Of course, skills-first hiring is another way to bring fresh and updated skills into a company. The concept is being so widely embraced that President Joe Biden even mentioned it in his recent State of the Union address, promising that U.S. workers would be given a “fair shot” and companies would “hire them based on their skills not degrees.” 

“Skills-first hiring,” Daisy shared with the panel, “is really just effective hiring. That is how we should be hiring.” The main reason: It leads to more inclusive and equitable hiring practices. 

Daisy shared an example of something that she’s put in place at several companies, a No Friends and Family program for summer interns. When she or her teams are hiring interns, she said, “I do not want to have a list of intern candidates that come from individuals in the organization that have asked my team to recruit them only because they know them or because they’re tied to someone important to the organization.” 

Instead, her team hires interns based on skill sets outlined in the job descriptions. The result is a truly rich mix of candidates. 

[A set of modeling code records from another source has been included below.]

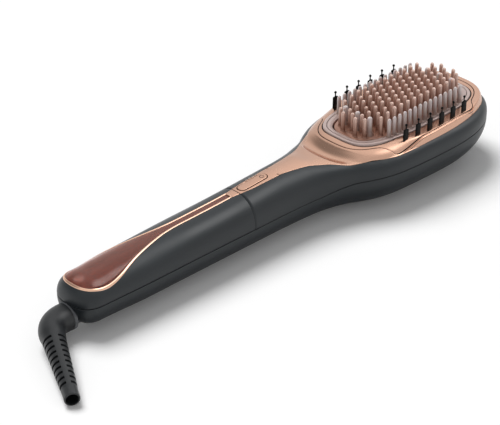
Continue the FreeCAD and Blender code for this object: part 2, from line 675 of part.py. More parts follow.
def bristle_strip(side):
    """Soft strip clipped under the pad rim: a bar with six flat bristles, each with a ball tip."""
    bar = block(-26.5, 29.1, side * 27.1 - 0.8, side * 27.1 + 0.8, FRAME_TOP - 1.6, FRAME_TOP - 0.1)
    pieces = []
    top = PLATE_Z - 2.0 + dim("bristle_height")
    for x, y in bristle_row(side):
        blade = [Vector(x - 1.3, y - 0.5, FRAME_TOP - 0.6), Vector(x + 1.3, y - 0.5, FRAME_TOP - 0.6),
                 Vector(x + 1.3, y - 0.5, top - 3.6), Vector(x + 0.5, y - 0.5, top - 2.9),
                 Vector(x - 0.5, y - 0.5, top - 2.9), Vector(x - 1.3, y - 0.5, top - 3.6)]
        pieces.append(Part.Face(Part.makePolygon(blade + blade[:1])).extrude(Vector(0, 1.0, 0)))
        pieces.append(peg(x, y, top - 3.2, 0.42, 2.2, 0.3, 6))
        pieces.append(peg(x, y, top - 1.5, 0.75, 1.5, 0.45))
    return bar.fuse(pieces)


feature("bristle_strip_left", bristle_strip(1))
feature("bristle_strip_right", bristle_strip(-1))


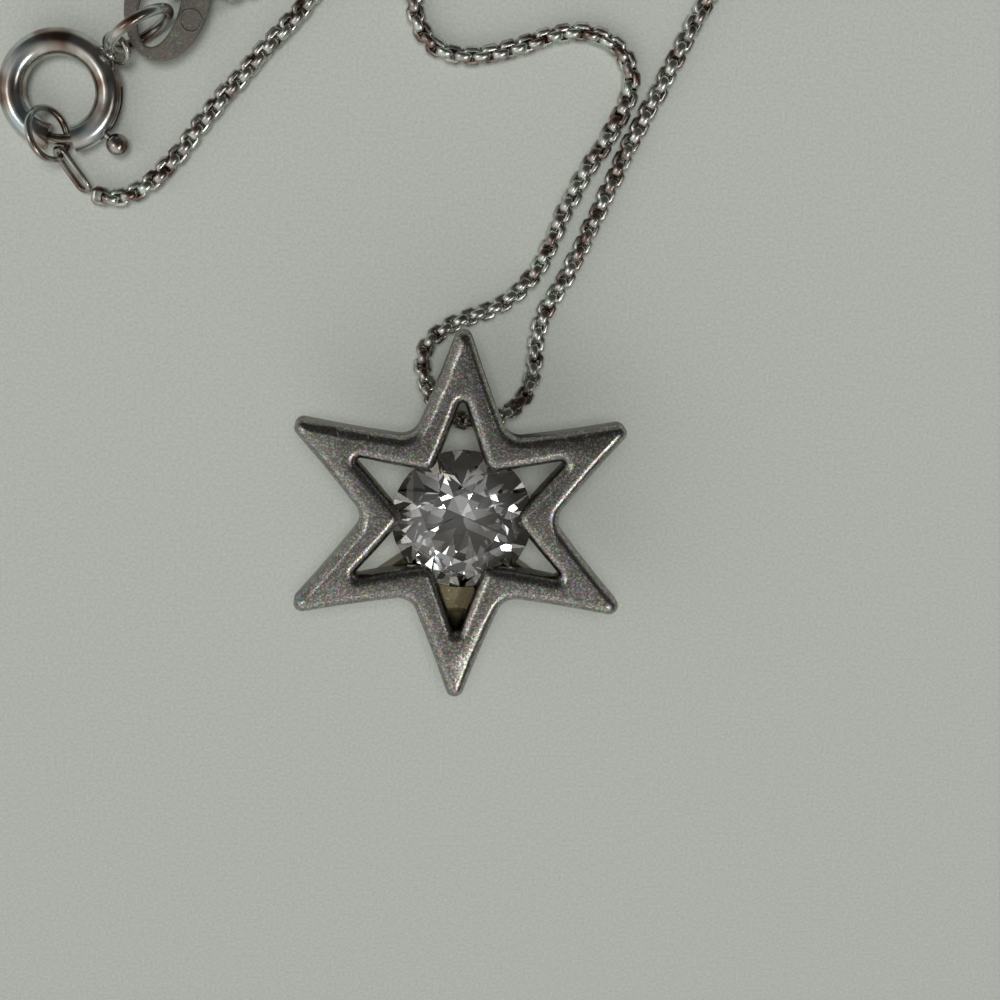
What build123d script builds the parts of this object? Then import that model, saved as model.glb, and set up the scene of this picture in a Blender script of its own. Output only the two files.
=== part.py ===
from build123d import *
from math import cos, pi, radians, sin, sqrt, tan
import os

# A six-pointed star pendant lying face up, and the box chain it hangs on, closed by its
# spring ring. Millimetres, +Z up, +Y towards the star's top point. The origin is on the
# surface that everything lies on, straight below the middle of the star.

# Star band: a pierced star with a domed front, rounded notches and rounded prongs
point_count = 6
tip_reach = 10.02
notch_reach = 4.56
opening_reach = 6.05
prong_reach = 2.68
outer_sag = 0.16
inner_sag = 0.1
tip_radius = 0.43
notch_radius = 0.95
opening_radius = 0.16
prong_radius = 0.6
band_thickness = 1.2
dome_rise = 0.22
dome_run = 0.4
dome_round = 0.5

# Round brilliant stone
stone_diameter = 6.85
stone_place = (0.17, -0.2)
girdle_rise = 0.14
girdle_height = 0.16
crown_height = 1.1
crown_angle = 34.5
star_facet_angle = 21.0
upper_half_angle = 41.0
pavilion_angle = 40.75
lower_half_angle = 42.2
facet_ways = 8

# Collet behind the stone, and the plate that joins it to the lower points
culet_lift = 0.7
seat_clearance = 0.06
seat_drop = 0.15
hook_clearance = 0.14
collet_wall = 0.36
collet_drop = 1.05
foot_radius = 1.95
foot_height = 0.7
plate_lap = 0.25
plate_shoulder = (2.2, -1.9)
plate_ear = (3.9, -3.1)
plate_waist = (1.7, -3.9)
plate_corner = (0.85, -6.1)
step_place = 4.75
step_run = 0.3
step_drop = 0.3

# Two bails soldered behind the arms of the top point, which the chain runs through
bail_wire = 0.4
bail_width = 0.6
bail_span = 2.3
bail_along = 3.95
bail_foot = 0.05
bail_sink = 0.15

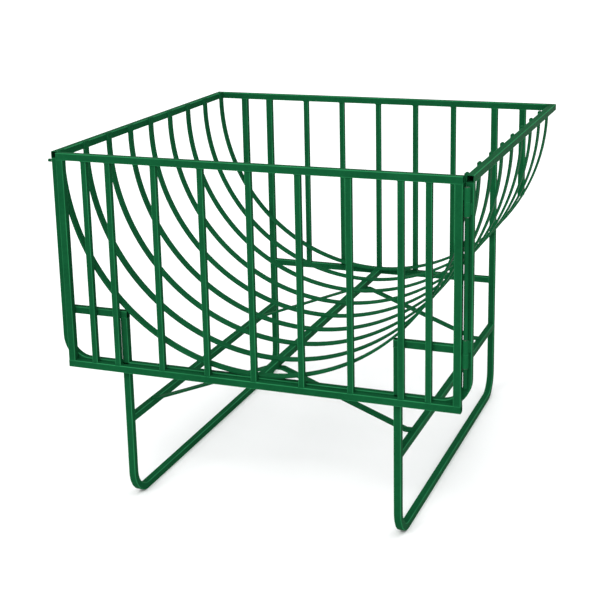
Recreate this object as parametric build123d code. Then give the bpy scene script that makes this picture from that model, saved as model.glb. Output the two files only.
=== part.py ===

Other companies are also realizing that skills-first hiring works. LinkedIn research shows that when companies leverage skills data to find the right match, they’re 60% more likely to find a successful hire than those not relying on skills. 

Final thoughts

According to a McKinsey & Company report, 87% of companies say they have a skills gap or expect to have one within a few years. That means they’ll probably need to address the gap both externally and internally. But when you go outside the company for skills, you’re at the mercy of a very competitive talent market. With robust internal mobility and L&D, you have a lot more control. You’ll also “future-proof” your employees, as LinkedIn CEO Ryan Roslansky wrote in a 2021 Harvard Business Review article.  

“From a talent strategy perspective,” Placid said, “those companies that are probably focusing too much on the buy side may not be hitting the sweet spot. At this point in time, it is equally important to be on the market, acquiring talent, but also investing in your employees and growing talent from within.”